Will you give the material below again, every line exactly as it is?

· · · · ·

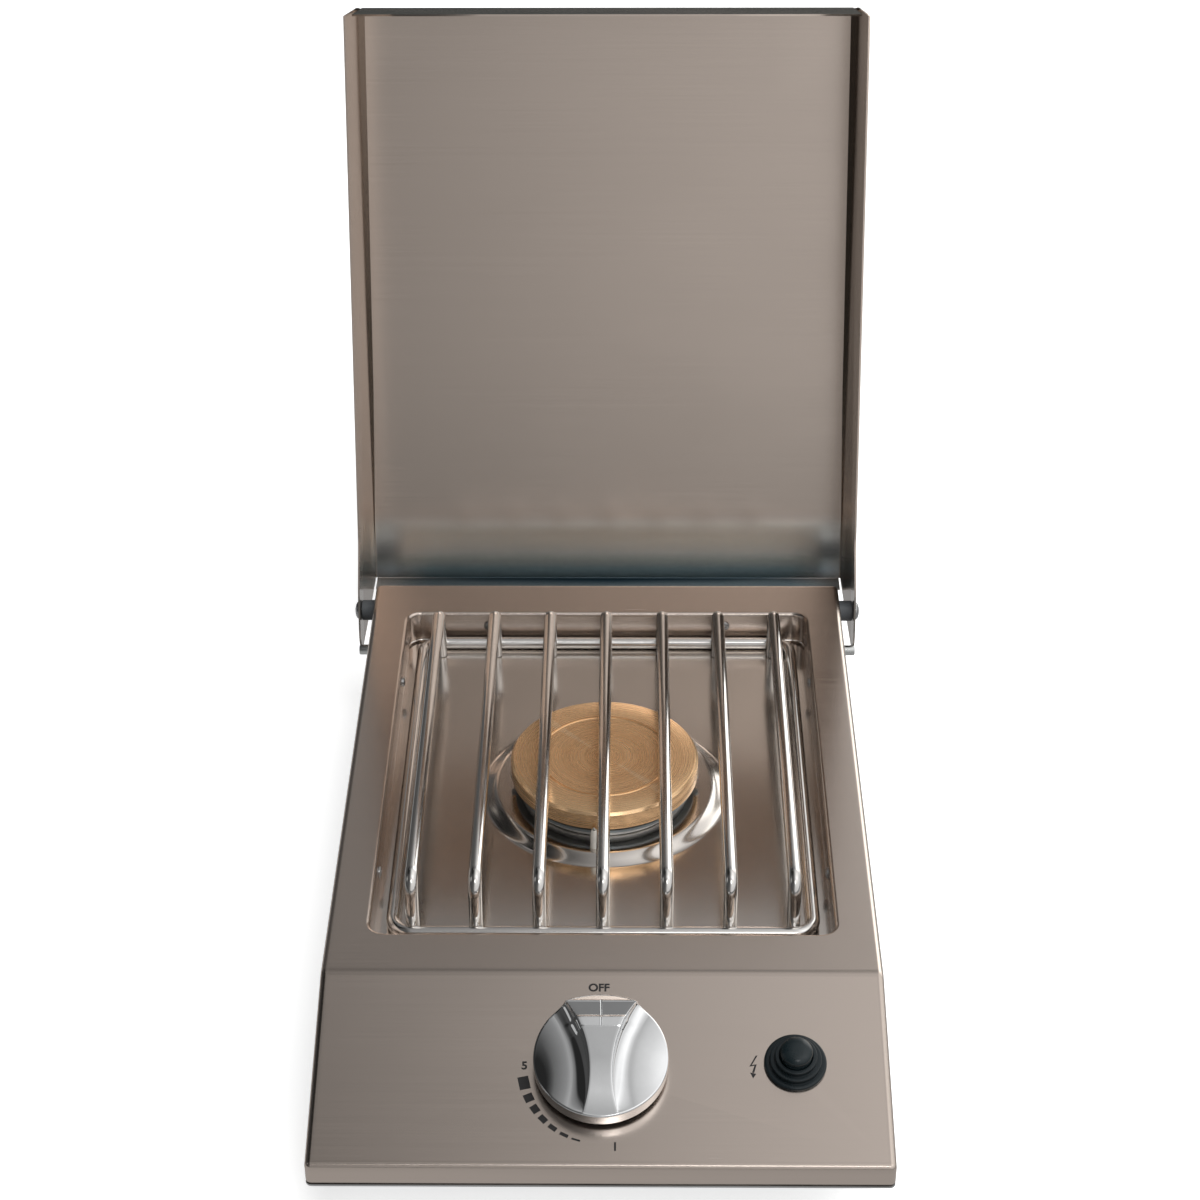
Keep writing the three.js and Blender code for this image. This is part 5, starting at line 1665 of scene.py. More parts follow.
@dataclass
class ControlKnob:
    """The chromed knob: a disc whose two wide scoops leave a waisted grip with a faceted head."""

    radius: float = 37.0
    lift: float = 3.6
    crown: float = 17.5
    edge: float = 1.1
    lower_edge: float = 0.4
    waist: float = 6.2
    sweep: float = 74.8
    shift: float = 12.0
    cove: float = 9.0
    lobe_height: float = 9.0
    lobe_fall: float = 2.6
    step_share: float = 0.52
    facet_share: float = 0.84
    step_height: float = 1.2
    step_run: float = 1.6
    band_length: float = 5.0
    band_rise: float = 0.9
    head_drop: float = 3.4
    nose_drop: float = 6.8
    end_height: float = 8.4
    ledge_drop: float = 0.3
    ledge_run: float = 0.35
    crease: float = 0.22
    side_round: tuple[tuple[float, float], ...] = ((0.40, 0.0), (0.20, 0.05), (0.06, 0.20), (0.0, 0.40))
    mark_section: tuple[tuple[float, float], ...] = ((0.0, 0.65), (0.3, 0.65), (0.5, 0.5), (0.62, 0.0))
    mark_fade: float = 0.3
    hollow_radius: float = 30.0
    hollow_height: float = 2.2
    hub_radius: float = 8.0
    stem_hole: float = 4.3
    stem_top: float = 15.3
    grip_steps: int = 72
    end_steps: int = 9
    half_columns: int = 6
    cove_steps: int = 14
    dish_steps: int = 16
    edge_steps: int = 6

    @property
    def flat(self) -> float:
        """Radius at which the knob's outer edge starts to round over."""
        return self.radius - self.edge

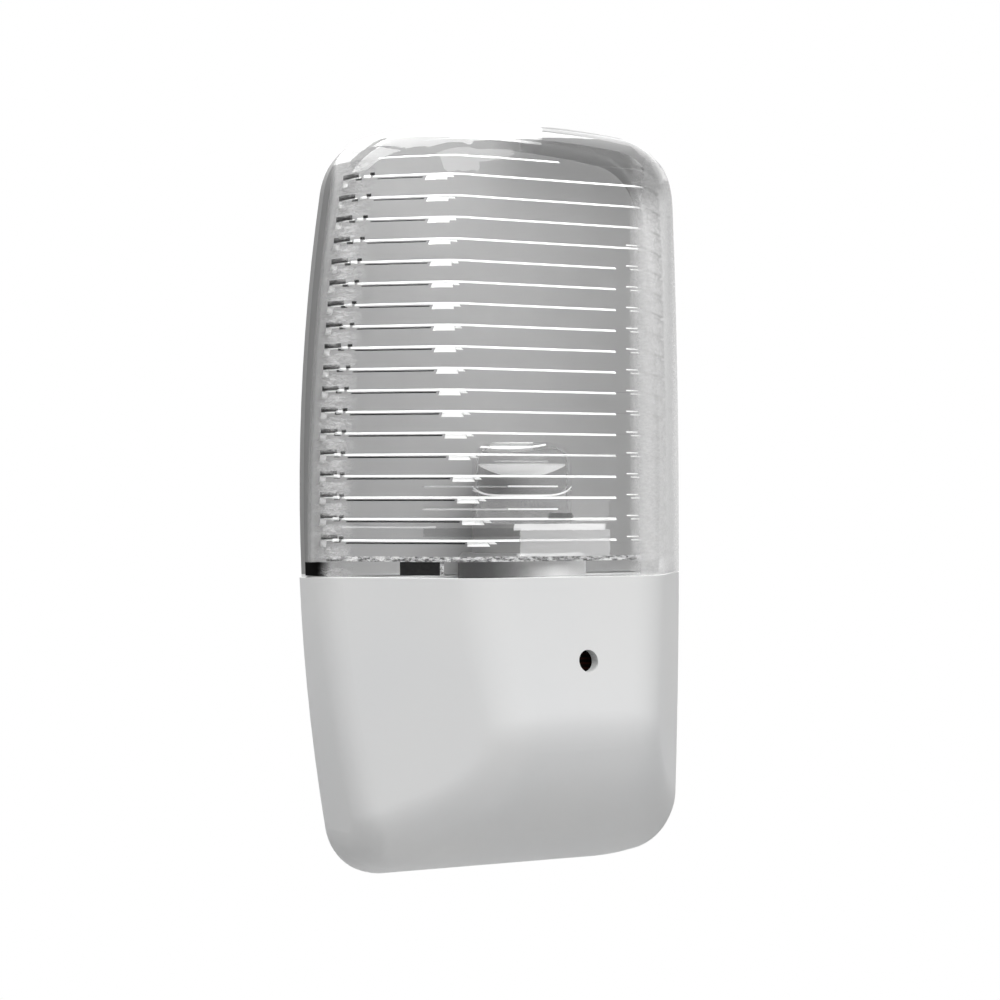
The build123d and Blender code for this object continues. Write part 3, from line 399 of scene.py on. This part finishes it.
highlight_lines, highlight_marks, shadow_lines, dark_marks = bmesh.new(), bmesh.new(), bmesh.new(), bmesh.new()
for level in range(top_level):
    left = line_left + line_left_drift * (level / (top_level - 1)) ** 2
    right = line_right_high if level > high_level else line_right
    down = ridge_level - level
    ridge = ridge_middle + (ridge_down * down + ridge_bow * down * down if down > 0 else ridge_up * down)
    begin, line_foot = begins[level], step_half - line_height
    mark_foot, tail_foot = line_foot - mark_height, line_foot - mark_height / 2
    rows = [
        # The line and its matt mark on the ridge with a shorter tail, painted highlights, and the painted
        # shadow below it.
        (highlight_lines, left, right, step_half, line_foot, line_lean, 0.0),
        (highlight_marks, ridge + mark_left, ridge + mark_right, line_foot, mark_foot, mark_lean, 0.0),
        (highlight_marks, ridge + mark_right, ridge + tail_right, line_foot, tail_foot, mark_lean, 0.0),
        (shadow_lines, left + 0.0006, ridge - 0.0019, step_half - 0.0004, step_half - 0.00054, line_lean, 0.0),
        # A painted dark mark and a painted glint where the line begins.
        (dark_marks, left - 0.0003, left + 0.0003, step_half + 0.0004, step_half + 0.00002, 0.0, 0.0),
        (highlight_lines, left - 0.0012, left - 0.0003, step_half + 0.0001, step_half - 0.0003, 0.0001, 0.0),
        # Two painted dark marks and two painted glints where the step enters the left wall.
        (dark_marks, begin, begin + 0.0023, step_half + 0.0006, step_half, 0.0, 0.0014),
        (dark_marks, begin + 0.0018, begin + 0.0026, step_half - 0.0001, step_half - 0.0004, 0.0, 0.0012),
        (highlight_lines, begin, begin + 0.0009, step_half - 0.0001, step_half - 0.001, 0.0002, 0.0018),
        (highlight_lines, begin + 0.0003, begin + 0.0024, step_half + 0.00003, step_half - 0.0002, 0.0002, 0.0012)]
    # A pair of short painted glints near the right wall, on all but the highest steps.
    if level < spark_levels:
        rows.append((highlight_lines, 0.0190, 0.0206, step_half + 0.00035, step_half + 0.00022, 0.0001, 0.0))
        rows.append((highlight_lines, 0.0196, 0.0214, step_half - 0.0001, step_half - 0.00024, 0.0001, 0.0))
    for strips, start, end, top, bottom, lean_in, back in rows:
        add_strip(strips, level, start, end, top, bottom, lean_in, back)
add_strip(highlight_lines, top_level, top_left, top_right, 0.0, -line_height, line_lean, 0.0)
for name, strips, material in (("lens_step_painted_highlights", highlight_lines, flank_highlight_paint), ("lens_ridge_painted_highlights", highlight_marks, flank_highlight_paint),
                               ("lens_step_painted_shadows", shadow_lines, shade), ("lens_step_painted_dark_marks", dark_marks, shade)):
    strip_piece(name, strips, material)

# ---- snap band of the lens ----
# Below the lowest step the skirt's top edge shows as a ragged light line, and a dark snap pad,
# painted shade, stands in the clear band over the seam, left of the pedestal, with a pale gap beside it.
edge_height, edge_rise, edge_drop, edge_lean = -0.0022, 0.0003, 0.00035, 0.0002
band_left, band_right, pad_left, pad_right, gap_width = -0.0205, 0.0215, -0.0107, -0.0055, 0.0005
pad_drop, pad_foot = 0.0004, edge_height - 0.0021

torn, tree, place = new_material("polystyrene_skirt_edge_rough")
drawn = node(tree, "ShaderNodeMapping", {0: place, "Scale": (0.35, 0.35, 1.0)})
chips = node(tree, "ShaderNodeTexNoise", {"Vector": drawn, "Scale": 3000.0, "Detail": 4.0, "Roughness": 0.8})
tone = node(tree, "ShaderNodeMapRange", {0: chips, 1: 0.4, 2: 0.6})
pale = node(tree, "ShaderNodeMix", {0: tone, 6: linear("#3A3A3A"), 7: linear("#D0D0D0")}, data_type="RGBA")
rough = node(tree, "ShaderNodeBsdfPrincipled", {"Base Color": pale.outputs[2], "Roughness": 0.5, "IOR": 1.49})
finish(torn, tree, rough)

edge, pad_shade = bmesh.new(), bmesh.new()
add_strip(edge, 0, band_left, band_right, edge_height + edge_rise, edge_height - edge_drop, edge_lean, 0.0)
add_strip(pad_shade, 0, pad_left, pad_right, edge_height - pad_drop, pad_foot, 0.0, 0.0)
add_strip(edge, 0, pad_right, pad_right + gap_width, edge_height - edge_rise, pad_foot, 0.0, 0.0)
strip_piece("lens_band_edge", edge, torn)
strip_piece("lens_snap_pad_painted_shade", pad_shade, shade)
for crest in crests:
    bpy.data.meshes.remove(crest)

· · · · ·

**Correct result:**
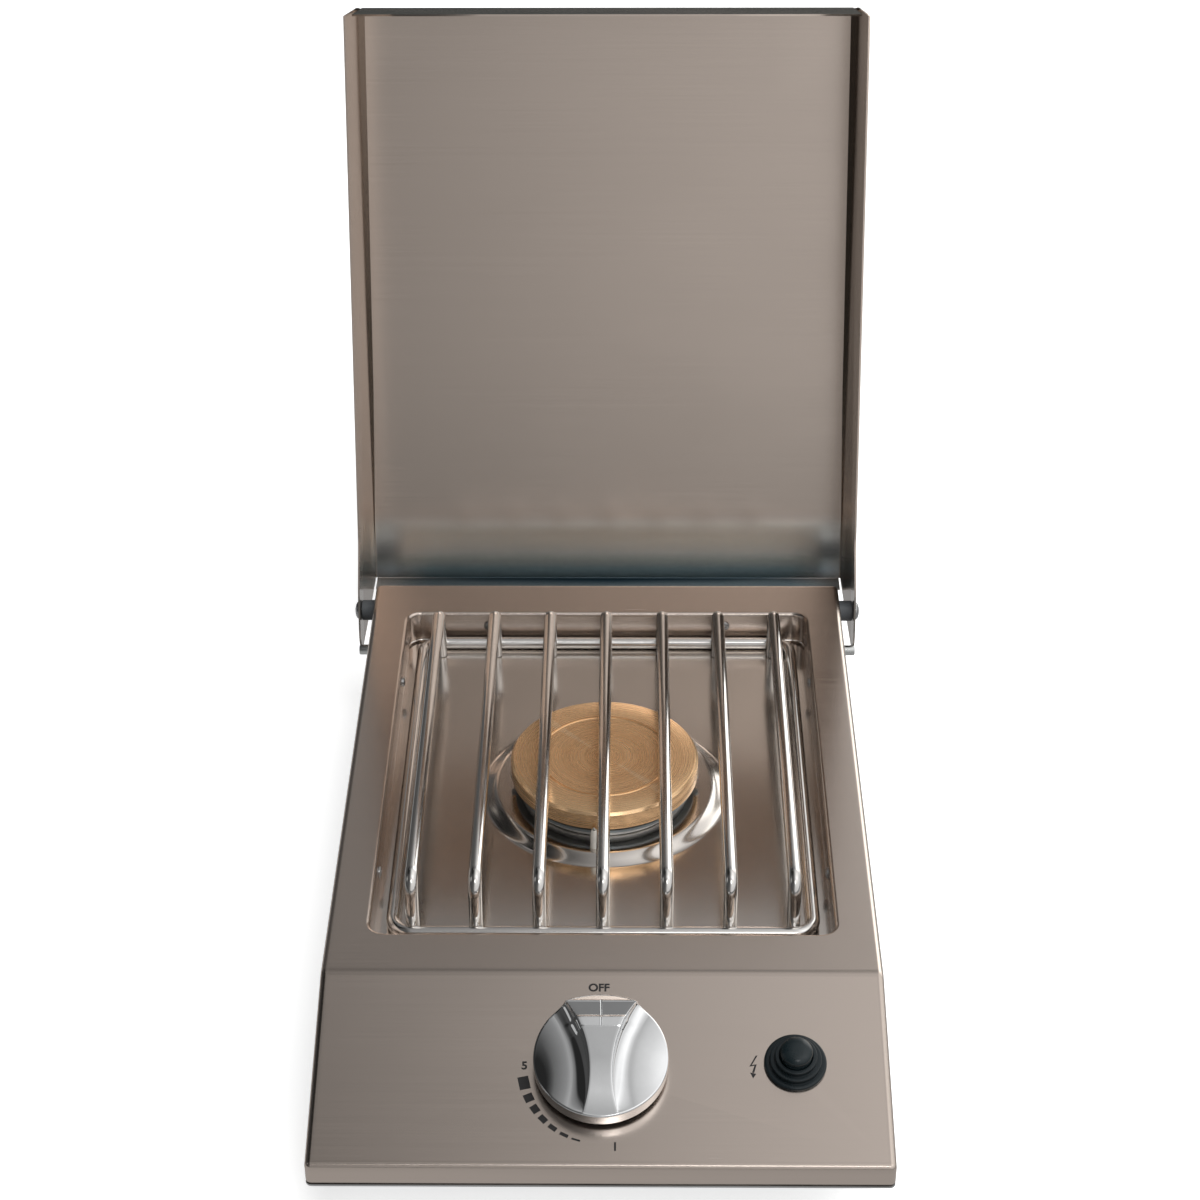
Keep writing the three.js and Blender code for this image. This is part 5, starting at line 1665 of scene.py. More parts follow.
@dataclass
class ControlKnob:
    """The chromed knob: a disc whose two wide scoops leave a waisted grip with a faceted head."""

    radius: float = 37.0
    lift: float = 3.6
    crown: float = 17.5
    edge: float = 1.1
    lower_edge: float = 0.4
    waist: float = 6.2
    sweep: float = 74.8
    shift: float = 12.0
    cove: float = 9.0
    lobe_height: float = 9.0
    lobe_fall: float = 2.6
    step_share: float = 0.52
    facet_share: float = 0.84
    step_height: float = 1.2
    step_run: float = 1.6
    band_length: float = 5.0
    band_rise: float = 0.9
    head_drop: float = 3.4
    nose_drop: float = 6.8
    end_height: float = 8.4
    ledge_drop: float = 0.3
    ledge_run: float = 0.35
    crease: float = 0.22
    side_round: tuple[tuple[float, float], ...] = ((0.40, 0.0), (0.20, 0.05), (0.06, 0.20), (0.0, 0.40))
    mark_section: tuple[tuple[float, float], ...] = ((0.0, 0.65), (0.3, 0.65), (0.5, 0.5), (0.62, 0.0))
    mark_fade: float = 0.3
    hollow_radius: float = 30.0
    hollow_height: float = 2.2
    hub_radius: float = 8.0
    stem_hole: float = 4.3
    stem_top: float = 15.3
    grip_steps: int = 72
    end_steps: int = 9
    half_columns: int = 6
    cove_steps: int = 14
    dish_steps: int = 16
    edge_steps: int = 6

    @property
    def flat(self) -> float:
        """Radius at which the knob's outer edge starts to round over."""
        return self.radius - self.edge

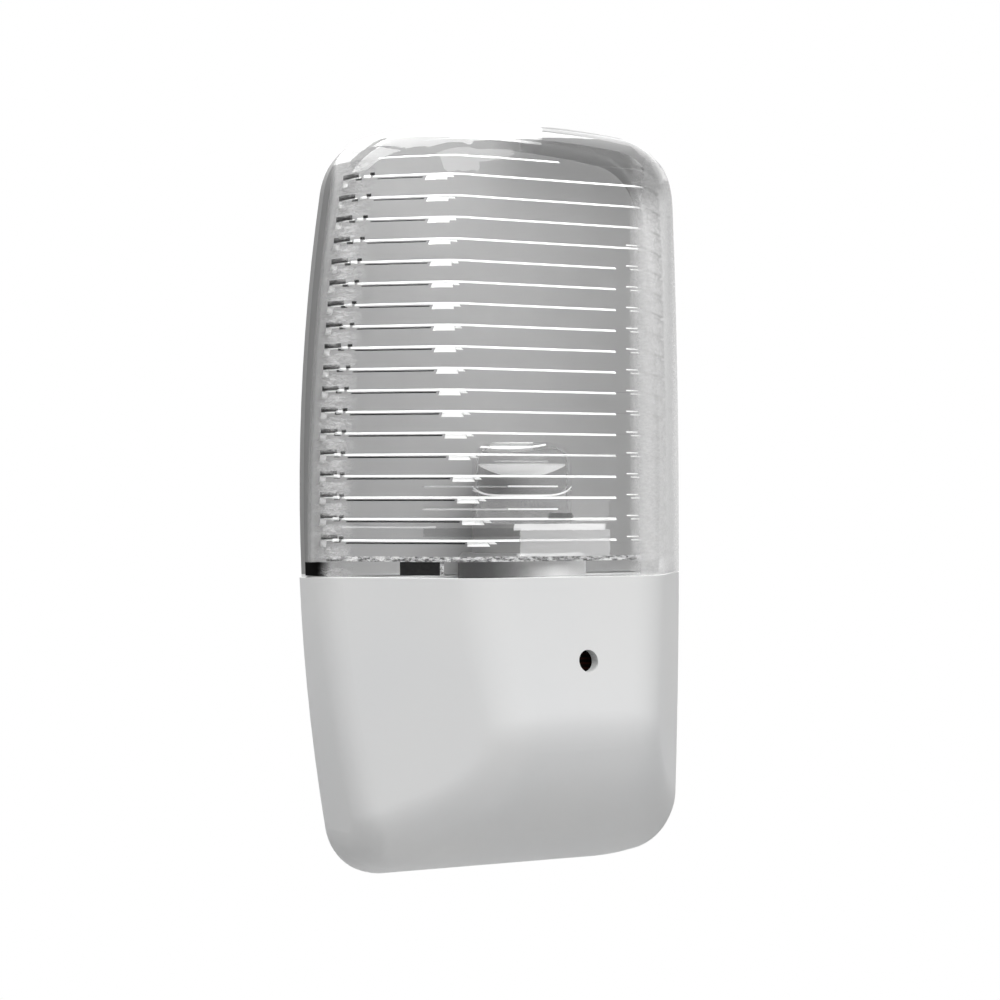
The build123d and Blender code for this object continues. Write part 3, from line 399 of scene.py on. This part finishes it.
highlight_lines, highlight_marks, shadow_lines, dark_marks = bmesh.new(), bmesh.new(), bmesh.new(), bmesh.new()
for level in range(top_level):
    left = line_left + line_left_drift * (level / (top_level - 1)) ** 2
    right = line_right_high if level > high_level else line_right
    down = ridge_level - level
    ridge = ridge_middle + (ridge_down * down + ridge_bow * down * down if down > 0 else ridge_up * down)
    begin, line_foot = begins[level], step_half - line_height
    mark_foot, tail_foot = line_foot - mark_height, line_foot - mark_height / 2
    rows = [
        # The line and its matt mark on the ridge with a shorter tail, painted highlights, and the painted
        # shadow below it.
        (highlight_lines, left, right, step_half, line_foot, line_lean, 0.0),
        (highlight_marks, ridge + mark_left, ridge + mark_right, line_foot, mark_foot, mark_lean, 0.0),
        (highlight_marks, ridge + mark_right, ridge + tail_right, line_foot, tail_foot, mark_lean, 0.0),
        (shadow_lines, left + 0.0006, ridge - 0.0019, step_half - 0.0004, step_half - 0.00054, line_lean, 0.0),
        # A painted dark mark and a painted glint where the line begins.
        (dark_marks, left - 0.0003, left + 0.0003, step_half + 0.0004, step_half + 0.00002, 0.0, 0.0),
        (highlight_lines, left - 0.0012, left - 0.0003, step_half + 0.0001, step_half - 0.0003, 0.0001, 0.0),
        # Two painted dark marks and two painted glints where the step enters the left wall.
        (dark_marks, begin, begin + 0.0023, step_half + 0.0006, step_half, 0.0, 0.0014),
        (dark_marks, begin + 0.0018, begin + 0.0026, step_half - 0.0001, step_half - 0.0004, 0.0, 0.0012),
        (highlight_lines, begin, begin + 0.0009, step_half - 0.0001, step_half - 0.001, 0.0002, 0.0018),
        (highlight_lines, begin + 0.0003, begin + 0.0024, step_half + 0.00003, step_half - 0.0002, 0.0002, 0.0012)]
    # A pair of short painted glints near the right wall, on all but the highest steps.
    if level < spark_levels:
        rows.append((highlight_lines, 0.0190, 0.0206, step_half + 0.00035, step_half + 0.00022, 0.0001, 0.0))
        rows.append((highlight_lines, 0.0196, 0.0214, step_half - 0.0001, step_half - 0.00024, 0.0001, 0.0))
    for strips, start, end, top, bottom, lean_in, back in rows:
        add_strip(strips, level, start, end, top, bottom, lean_in, back)
add_strip(highlight_lines, top_level, top_left, top_right, 0.0, -line_height, line_lean, 0.0)
for name, strips, material in (("lens_step_painted_highlights", highlight_lines, flank_highlight_paint), ("lens_ridge_painted_highlights", highlight_marks, flank_highlight_paint),
                               ("lens_step_painted_shadows", shadow_lines, shade), ("lens_step_painted_dark_marks", dark_marks, shade)):
    strip_piece(name, strips, material)

# ---- snap band of the lens ----
# Below the lowest step the skirt's top edge shows as a ragged light line, and a dark snap pad,
# painted shade, stands in the clear band over the seam, left of the pedestal, with a pale gap beside it.
edge_height, edge_rise, edge_drop, edge_lean = -0.0022, 0.0003, 0.00035, 0.0002
band_left, band_right, pad_left, pad_right, gap_width = -0.0205, 0.0215, -0.0107, -0.0055, 0.0005
pad_drop, pad_foot = 0.0004, edge_height - 0.0021

torn, tree, place = new_material("polystyrene_skirt_edge_rough")
drawn = node(tree, "ShaderNodeMapping", {0: place, "Scale": (0.35, 0.35, 1.0)})
chips = node(tree, "ShaderNodeTexNoise", {"Vector": drawn, "Scale": 3000.0, "Detail": 4.0, "Roughness": 0.8})
tone = node(tree, "ShaderNodeMapRange", {0: chips, 1: 0.4, 2: 0.6})
pale = node(tree, "ShaderNodeMix", {0: tone, 6: linear("#3A3A3A"), 7: linear("#D0D0D0")}, data_type="RGBA")
rough = node(tree, "ShaderNodeBsdfPrincipled", {"Base Color": pale.outputs[2], "Roughness": 0.5, "IOR": 1.49})
finish(torn, tree, rough)

edge, pad_shade = bmesh.new(), bmesh.new()
add_strip(edge, 0, band_left, band_right, edge_height + edge_rise, edge_height - edge_drop, edge_lean, 0.0)
add_strip(pad_shade, 0, pad_left, pad_right, edge_height - pad_drop, pad_foot, 0.0, 0.0)
add_strip(edge, 0, pad_right, pad_right + gap_width, edge_height - edge_rise, pad_foot, 0.0, 0.0)
strip_piece("lens_band_edge", edge, torn)
strip_piece("lens_snap_pad_painted_shade", pad_shade, shade)
for crest in crests:
    bpy.data.meshes.remove(crest)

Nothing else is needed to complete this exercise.